Before I-200 passed 20 years ago, Ward Connerly pushed Proposition 209, which is identical to Washington’s old ban, in 1996 in California, the first electoral test for affirmative action in America.
In response to his work to end affirmative action in California, Connerly, who is black, said his property was defaced with disparaging racially charged phrases, but he says he was never discouraged.
“I felt that it was marginalizing black people because you carry that stigma and as a brown skin guy, I can attest to that,” Connerly said in an interview. “For an enlightened state, such as Washington, to be going back to restoring race preferences is just unimaginable to me.”
Connerly thought that I-1000 would be rejected by an even wider margin than that which favored banning affirmative action in 1998.
That being said, the demographics of the state have shifted since the start of the century. Overall, the population grew to over 7.5 million people in 2018, up from less than 5.7 million in 2000, according to the U.S. Census Bureau.
That population has also diversified. In 2000, about 85 percent of Washingtonians identified as white (and not Hispanic or Latino). That number is under 69 percent in 2018. State voters also supported wide Democratic margins in both chambers of the Legislature.
Wineberry believes the 2019 bill was bolstered by a campaign amassing more 400,000 signatures, the most in state history.

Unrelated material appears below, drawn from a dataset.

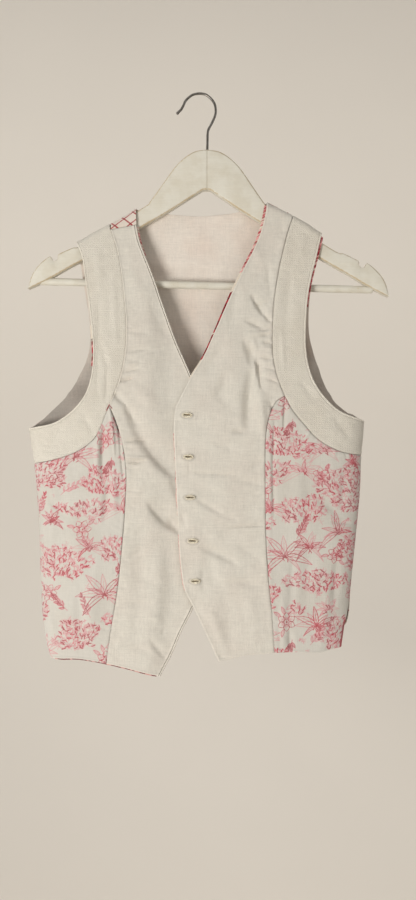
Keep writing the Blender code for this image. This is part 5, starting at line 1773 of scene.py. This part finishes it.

However, One WA Equality Campaign now owes more than $1.3 million to firms that gathered those signatures, according to records filed with the Public Disclosure Commission.
Wineberry says that shows how important it was to restore affirmative action.
“People have put their names on the line for diversity,” he said.
Clarification: The Greater Seattle Business Association is now known as GSBA. This article has been amended to reflect that change.